Manufacturers are essential to this association. Not in the background. Not on the sidelines. Fully part of the leadership fabric of IAPD.
Your engagement shapes IAPD’s future, and the benefits are reciprocal.
Whether you attend convention, join a task force, participate in advocacy or contribute technical expertise, your involvement changes the experience for everyone.
Your voice is necessary.
Manufacturers offer unique perspectives on policy, sustainability, workforce development and supply chain strategy.
Your ROI is real.
From channel access and visibility to advocacy wins. We are refining engagement dashboards and ROI tools to make this value clearer.
Looking ahead: Strengthening the manufacturer value proposition
This year, I aim to achieve three goals for manufacturers:

Make ROI more visible through transparent metrics, better reporting and tools to measure exhibiting, sponsoring and participating results.

Improve distributor connections via rethought convention access, matchmaking or enhanced meeting pathways.
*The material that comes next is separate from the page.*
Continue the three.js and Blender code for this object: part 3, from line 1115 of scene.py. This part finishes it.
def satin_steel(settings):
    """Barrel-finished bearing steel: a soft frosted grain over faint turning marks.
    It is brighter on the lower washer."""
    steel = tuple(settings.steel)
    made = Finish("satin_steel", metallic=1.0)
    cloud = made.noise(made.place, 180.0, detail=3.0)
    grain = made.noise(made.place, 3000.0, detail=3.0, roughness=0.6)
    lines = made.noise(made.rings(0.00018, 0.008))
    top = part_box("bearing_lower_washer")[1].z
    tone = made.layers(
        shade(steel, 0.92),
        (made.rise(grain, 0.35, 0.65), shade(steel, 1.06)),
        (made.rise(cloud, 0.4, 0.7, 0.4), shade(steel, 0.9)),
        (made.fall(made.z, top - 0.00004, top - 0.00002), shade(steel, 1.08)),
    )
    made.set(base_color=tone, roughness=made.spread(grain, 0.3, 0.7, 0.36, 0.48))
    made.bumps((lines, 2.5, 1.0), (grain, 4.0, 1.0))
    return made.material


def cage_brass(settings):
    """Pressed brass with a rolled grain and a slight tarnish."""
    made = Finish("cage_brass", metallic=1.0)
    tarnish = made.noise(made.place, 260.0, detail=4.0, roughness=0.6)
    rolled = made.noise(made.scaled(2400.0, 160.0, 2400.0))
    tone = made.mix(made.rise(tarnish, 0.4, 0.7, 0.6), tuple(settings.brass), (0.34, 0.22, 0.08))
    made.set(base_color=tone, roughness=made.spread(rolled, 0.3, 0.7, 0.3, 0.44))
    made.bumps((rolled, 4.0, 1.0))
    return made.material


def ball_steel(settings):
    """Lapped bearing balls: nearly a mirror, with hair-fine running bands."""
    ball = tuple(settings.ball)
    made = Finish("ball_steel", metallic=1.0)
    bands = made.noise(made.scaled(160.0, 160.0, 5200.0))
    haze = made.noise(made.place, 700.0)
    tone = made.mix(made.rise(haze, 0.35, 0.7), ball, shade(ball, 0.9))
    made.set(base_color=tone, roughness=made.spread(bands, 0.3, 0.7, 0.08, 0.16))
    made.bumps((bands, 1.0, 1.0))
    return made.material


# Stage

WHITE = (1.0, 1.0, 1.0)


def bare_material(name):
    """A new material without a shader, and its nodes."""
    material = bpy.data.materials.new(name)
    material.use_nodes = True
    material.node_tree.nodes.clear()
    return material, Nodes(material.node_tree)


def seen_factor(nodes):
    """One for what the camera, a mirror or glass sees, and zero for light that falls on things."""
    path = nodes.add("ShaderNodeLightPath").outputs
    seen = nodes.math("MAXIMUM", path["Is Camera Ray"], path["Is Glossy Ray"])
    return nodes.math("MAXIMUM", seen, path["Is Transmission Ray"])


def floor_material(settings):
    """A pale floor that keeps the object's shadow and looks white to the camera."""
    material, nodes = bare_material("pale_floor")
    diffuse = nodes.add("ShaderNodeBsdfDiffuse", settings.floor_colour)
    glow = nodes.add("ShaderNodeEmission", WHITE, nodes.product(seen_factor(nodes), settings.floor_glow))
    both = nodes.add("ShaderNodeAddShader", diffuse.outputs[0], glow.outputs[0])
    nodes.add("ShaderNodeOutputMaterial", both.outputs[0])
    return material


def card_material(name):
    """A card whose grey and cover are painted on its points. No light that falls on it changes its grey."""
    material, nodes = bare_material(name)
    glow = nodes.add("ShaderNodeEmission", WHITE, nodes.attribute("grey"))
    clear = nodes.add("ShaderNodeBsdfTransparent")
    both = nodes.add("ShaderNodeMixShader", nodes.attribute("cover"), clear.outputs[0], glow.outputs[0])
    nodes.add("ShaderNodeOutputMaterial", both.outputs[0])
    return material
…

Expand manufacturer leadership opportunities in sustainability, workforce development, government affairs and more.

A final thought
Pat Foose was the first manufacturer to serve as IAPD president many years ago, followed later by Deborah Ragsdale of Polymer Industries. They proved manufacturers committed to the distribution supply chain belong in leadership.

Today’s performance plastics industry is more sophisticated, essential and global than ever, and manufacturers drive much of that progress.

My goal is to ensure every manufacturer, large or small, privately held, PE-backed, domestic or international, sees IAPD as a strategic partner for business growth, channel strength, industry influence and building the future of performance plastics.

I am proud to serve as your president and to represent the manufacturer community.

We have a big year ahead. Let’s make the most of it.